Боттичелли вещал, помахивая медальоном-сердечком, свисавшим с длиннющего когтя на его правой передней лапке. Медальон этот, вместе с тонким заплетённым в косицу шнурком, он отобрал у узника. Когда Боттичелли говорил, медальон раскачивался в такт словам. Взад-вперёд, взад-вперёд.
— Ты меня слушаешь? — спросил у Роскуро старый крыс.
— Слушаю.
— Молодец. Делай, как я велю, и твоя жизнь наполнится превеликим смыслом. Знаешь, как мучить пленника? Во-первых, втереться в доверие и убедить его, что ты — друг. Выслушай все его душевные излияния, пускай вывернет душу наизнанку, признается во всех грехах. А потом, когда придёт время, говорить будешь ты. Скажи ему всё, что он так хочет услышать. Например, пообещай ему прощение. Это самая замечательная шутка, которую только можно сыграть с узником. Пообещать прощение.
— Почему? — спросил Роскуро, не сводя глаз с медальона: взад-вперёд, взад-вперёд.
— Потому что пообещаешь, да не выполнишь! — ликующе воскликнул Боттичелли. — Это самая изощрённая пытка! Он тебе доверится, а потом ты его отвергнешь. Лишишь последней надежды. Отнимешь у него всё, чего так жаждет его душа: прощение, свободу, дружбу…
Тут лекция прервалась, потому что Боттичелли одолел смех. Старый крыс хохотал до упаду, до изнеможения, ему даже пришлось сесть, чтобы отдышаться. Медальон покачался-покачался и остановился.
— Ха-ха! — ликовал Боттичелли. — Он тебе доверяет, а ты — бац! И он вдруг понимает, что ошибся, что ты не друг, а тот, за кого он принял тебя с самого начала. Он подозревал, кто ты, нет — он знал это всю дорогу, но предпочёл поверить, что ты друг, исповедник, отпускатель грехов. И ты тоже прекрасно знал, кто ты на самом деле. Ха-ха-ха! Ты — крыса!
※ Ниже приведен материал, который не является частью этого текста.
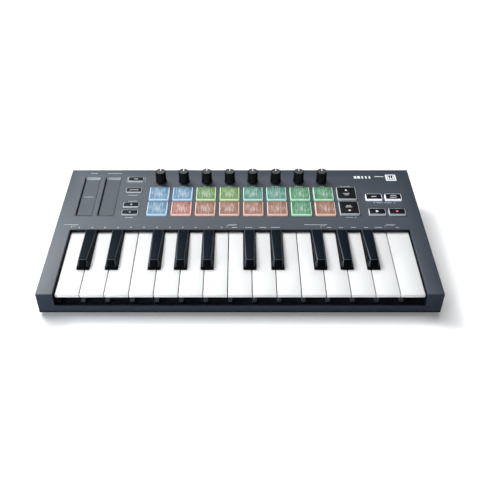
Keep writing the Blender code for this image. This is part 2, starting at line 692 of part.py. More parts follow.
# ---- the sockets ----
def add_sockets():
    """Add the main board at the rear and its three sockets."""
    low = MAIN_BOARD_TOP + GAP
    face = REAR_Y - 0.0006

    def plate(bm):
        block(bm, (-0.070, REAR_Y - 0.050, MAIN_BOARD_TOP - BOARD),
              (0.064, REAR_Y - PANEL - 0.0008, MAIN_BOARD_TOP))

    add("main_board", mesh_from("main_board", plate), BOARD_RESIN)

    def usb_shell(bm):
        x = SOCKET_X["usb"]
        block(bm, (x - 0.0060, face - 0.0160, low), (x + 0.0060, face, low + 0.0112))

    def usb_cavity(bm):
        x = SOCKET_X["usb"]
        block(bm, (x - 0.0043, face - 0.0090, low + 0.0016), (x + 0.0043, face + 0.001, low + 0.0096))

    def usb_tongue(bm):
        x = SOCKET_X["usb"]
        block(bm, (x - 0.0028, face - 0.0095, low + 0.0040), (x + 0.0028, face - 0.0010, low + 0.0072))

    usb = add("usb_socket", mesh_from("usb_socket", usb_shell), SOCKET_METAL)
    carve(usb, [usb_cavity])
    carve(usb, [usb_tongue], "UNION")

    for name, z, size, nose, bore in (("midi", 0.0140, (0.0036, 0.0120, 0.0044), 0.0028, 0.0018),
                                      ("sustain", 0.0160, (0.0078, 0.0240, 0.0064), 0.0049, 0.0033)):
        x = SOCKET_X[name]
        half, depth, rise = size

        def housing(bm):
            back = REAR_Y - PANEL - GAP
            block(bm, (x - half, back - depth, low), (x + half, back, z + rise))

        def collar(bm):
            barrel(bm, x, nose, REAR_Y - PANEL - 0.0010, face, z, 24)

        def hole(bm):
            barrel(bm, x, bore, REAR_Y - depth + 0.0005, REAR_Y + 0.001, z, 20)

        socket = add(f"{name}_socket", mesh_from(f"{name}_socket", housing), SOCKET_PLASTIC)
        carve(socket, [collar], "UNION")
        carve(socket, [hole])


def main():
    for thing in list(bpy.data.objects):
        bpy.data.objects.remove(thing)
    deck = add_deck()
    add_top_case()
    add_bottom_case()
    add_feet()
    add_keys(deck)
    add_key_chassis(deck)
    add_key_contacts(deck)
    add_pad_mat(deck)
    add_touch_strips(deck)
    add_buttons(deck)
    add_knobs(deck)
    add_control_board(deck)
    add_sockets()


main()
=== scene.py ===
"""The looks of a compact MIDI keyboard controller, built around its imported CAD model."""

import json
import math

import bmesh
import bpy
from mathutils import Matrix, Vector


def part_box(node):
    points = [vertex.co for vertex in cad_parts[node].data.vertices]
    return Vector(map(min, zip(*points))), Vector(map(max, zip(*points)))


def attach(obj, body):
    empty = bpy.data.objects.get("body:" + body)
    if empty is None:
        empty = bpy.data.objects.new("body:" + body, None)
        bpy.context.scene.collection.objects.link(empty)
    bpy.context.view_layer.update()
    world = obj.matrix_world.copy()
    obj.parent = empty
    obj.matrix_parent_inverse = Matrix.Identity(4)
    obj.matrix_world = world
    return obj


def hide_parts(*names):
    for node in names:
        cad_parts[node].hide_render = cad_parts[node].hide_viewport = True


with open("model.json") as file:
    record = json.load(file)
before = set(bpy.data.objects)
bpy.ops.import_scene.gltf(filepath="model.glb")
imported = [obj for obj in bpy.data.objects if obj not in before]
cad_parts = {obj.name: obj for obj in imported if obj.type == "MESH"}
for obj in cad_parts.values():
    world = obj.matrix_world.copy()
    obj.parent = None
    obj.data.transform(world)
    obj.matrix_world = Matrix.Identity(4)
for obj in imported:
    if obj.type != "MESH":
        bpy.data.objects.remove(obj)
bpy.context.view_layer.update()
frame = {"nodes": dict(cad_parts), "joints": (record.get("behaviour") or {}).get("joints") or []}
JOINTS = {joint["name"]: joint for joint in frame["joints"]}
CASE = "case"

# ---- deck coordinates: x along the case, s rearwards along the sloping deck, n square to it ----
# They start in the middle of the deck's front edge. One knob's axis gives the slope.
NORMAL = Vector(JOINTS["knob_1_turn"]["axis"]).normalized()
TILT = math.atan2(-NORMAL.y, NORMAL.z)
CASE_LOW, CASE_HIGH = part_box("top_case")
KNOB_FOOT = Vector(JOINTS["knob_1_turn"]["pos_m"])
FRONT_Y = CASE_LOW.y
FRONT_Z = KNOB_FOOT.z - (KNOB_FOOT.y - FRONT_Y) * math.tan(TILT)
DECK = Matrix.Translation((0, FRONT_Y, FRONT_Z)) @ Matrix.Rotation(TILT, 4, "X")
TO_DECK = DECK.inverted()
HALF_WIDTH = CASE_HIGH.x
CASE_SPLIT = CASE_LOW.z


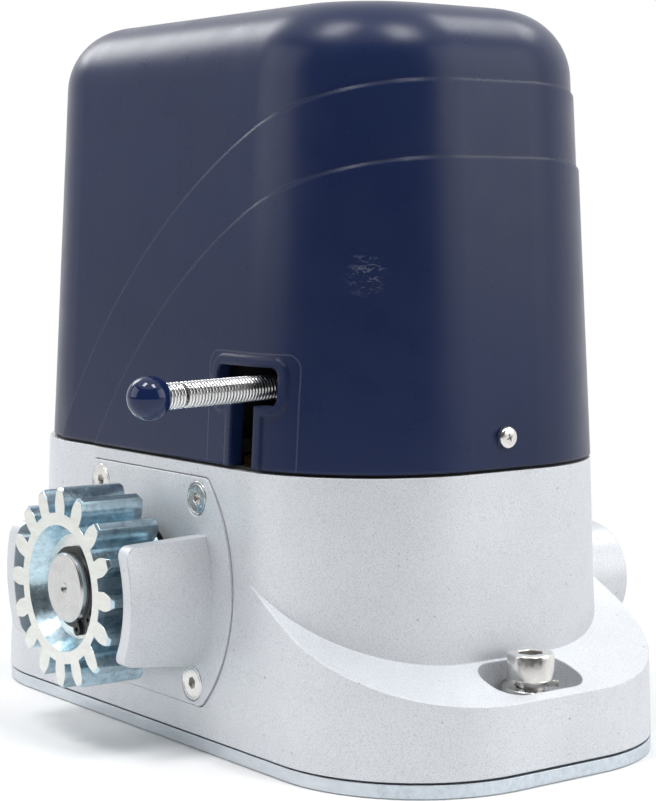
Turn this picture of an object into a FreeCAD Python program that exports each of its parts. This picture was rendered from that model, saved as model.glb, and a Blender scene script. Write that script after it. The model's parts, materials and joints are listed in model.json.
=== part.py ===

Просто крыса!
Боттичелли оттёр глаза лапой, покачал головой, удовлетворённо вздохнул и снова заговорил, а медальон стал качаться с новой силой.
— На этом этапе очень полезно побегать туда-сюда по ногам узника: его охватывает не только отчаянье, но и настоящий, физический ужас. Превосходное, ни с чем не сравнимое развлечение! К тому же исполненное величайшего смысла!
— Мне бы очень хотелось помучить пленника, — сказал Роскуро. — Я хочу заставить кого-нибудь страдать.
— Придёт время — помучаешь, — обнадёжил его Боттичелли. — На данный момент свободных узников нет, все пристроены. Но рано или поздно для тебя приведут новенького, Роскуро. Почему я так в этом уверен? Да потому что, на наше счастье, зло на земле не переведётся никогда. А раз есть зло, есть и тюрьмы, и в них сажают преступников.